There is no need to respond to the claims by the regime that there is a press freedom in Ethiopia. It is a pure baloney that even the most ardent supporters of the regime do not take seriously. It would perhaps be germane to mention that the Committee to Protect Journalists (CPJ) lists Ethiopia as among the top-ten countries in the world who jail journalists.

Denying even the most evident facts, Al Sahaf style?

Perhaps what encapsulates the regimes pathological fixation with lying is its claim that two ONLF central committee Members, Sulub Abdi Ahmed and Ali Hussien (Ali Dheere), were not abducted from Nairobi in February 2014. These men disappeared a month or so ago and have not been seen again. All the evidence collected by the Kenyan Police shows that they were attacked while emerging from a restaurant in Nairobi and forcibly taken to Ethiopia.

In fact, the official website of the Somali Regional State, Cakaaranews.com, broke the news of the abductions hours after the men went missing, claiming that “two shiftas (bandits) were captured while trying to sneak into Ethiopia to continue their anti-peace acts”. The story was later withdrawn. It is widely believed that, realizing the diplomatic embarrassment it can cause it, the Federal Government of Ethiopia instructed the regional authorities to retract the story.

The whereabouts of these two men are not yet known, although there are strong indications that they are held in a military prison in Harar in eastern Ethiopia. These men, who supposedly have “chosen the path of peace and gave themselves up to the Ethiopian state”, are yet to contact their distressed families who do not know whether they are dead or alive. The understanding is that they are either killed or that they have been severely tortured and are not yet fit enough to face the cameras to “confess their change of heart”.

Ethiopian Foreign Ministry’s farcical story that these men gave themselves up is therefore a burlesque of the theatrics of Mohamed Saeed AlSahaf, Iraqi’s Information Minister during the second US invasion of Iraq.

Overcoming fear, the start of freedom

The abduction or killing of political opponents in other countries is not a sign of strength.
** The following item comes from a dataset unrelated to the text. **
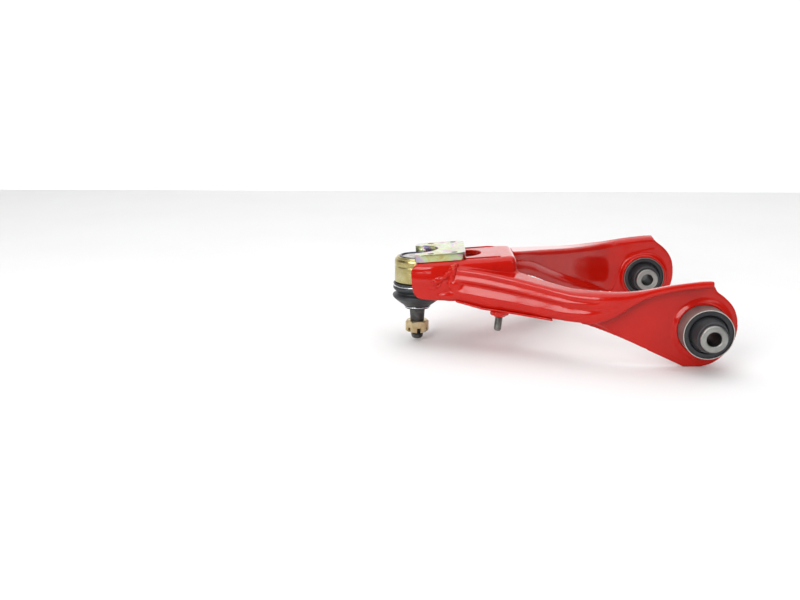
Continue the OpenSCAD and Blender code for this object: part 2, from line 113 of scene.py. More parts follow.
# Over the eyes the folded wall stays above the bush; the eye plate closes the rest
FLANGE = [
    (22, 96.25, 108, 34.1, 36, 8, 30.8, 0.4),
    (14, 96.25, 108, 35.2, 37.2, 20, 32, 0.4),
    (2, 96.25, 108, 36.6, 38.6, 24, 33.3, 0.4),
]
FRONT_LIP = [(-3.2, 96.25, 108, 36.9, 38.9, 26, 33.6, 0.4), (-4.5, 96.25, 106.8, 36.3, 38, 26, 33.9, 0.4)]
REAR_LIP = [(-7.2, 96.25, 108, 37.3, 39.3, 26, 34.2, 0.4), (-8.5, 96.25, 106.8, 36.7, 38.4, 26, 34.5, 0.4)]
FRONT_EYE = [
    (40, 28.5), (28, 31), (14, 33.2), (2, 34.8), (-4.5, 35.4), (-7, 33), (-9.4, 28.9), (-13.9, 25.6),
    (-17.4, 22.6), (-20.4, 19.5), (-22.6, 16.4), (-24.2, 13.2), (-25.3, 10), (-26, 7), (-26.4, 3.9),
    (-26.5, 0.8), (-26.3, -2.3), (-25.8, -5.5), (-24.9, -8.7), (-23.6, -11.9), (-21.9, -15), (-19.7, -18.2),
    (-17, -21.3), (-13.2, -24.6), (-9, -27.2), (-5.5, -28.7), (-1.5, -29.7), (3, -30), (11, -30),
    (12.6, -29.8), (14.2, -29.1), (40, -17.3),
]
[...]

It is a sign of desperation and weakness. It is nothing new as well. Tyrannical regimes do engage in cross-border assassinations and abductions. It is what Mu’ammar Gaddafi used to do in Egypt against dissidents.

It is what Kagame is doing against defectors in South Africa. Despots do not rest even if they have full control over all the people in the lands they rule. They fear the truth. They fear those who defy them even if the latter live far away, for despots are aware of the frailty of their house of cards which can only survive if their subjects continue to fear them. Those who do not fear are a thorn to despots; and despots cannot rest without eliminating them.

The only way the people of the Somali regional state, and the rest of Ethiopians as well, can chart a better future for themselves is by overcoming fear and standing up to the regime. And overcoming fear starts by telling the truth and refusing to be intimidated by the medieval tactics of the regime – threats, assassinations and abductions.

The fragmented Ethiopian opposition may as well redraw its strategy. As long as they continue to partake in the divisive ‘ethnic-based’ game plan of the Ethiopian People’s Revolutionary Democratic Front (EPRDF) – the ruling party in Ethiopia – they will continue to chase the rotating tail of the regime.

They must introduce a different game ball, one which emphasizes the shared democratic aspirations of all freedom-loving citizens not the sectarian interests of each ethnic group. They can’t expect to win a game whose rules are set by the regime. They must come up with a new game and new rules. And if that means jettisoning long-cherished ambitions and dogmas, so be it. The political repression we face has no sectoral confines. It must be fought from the pedestal of national consensus.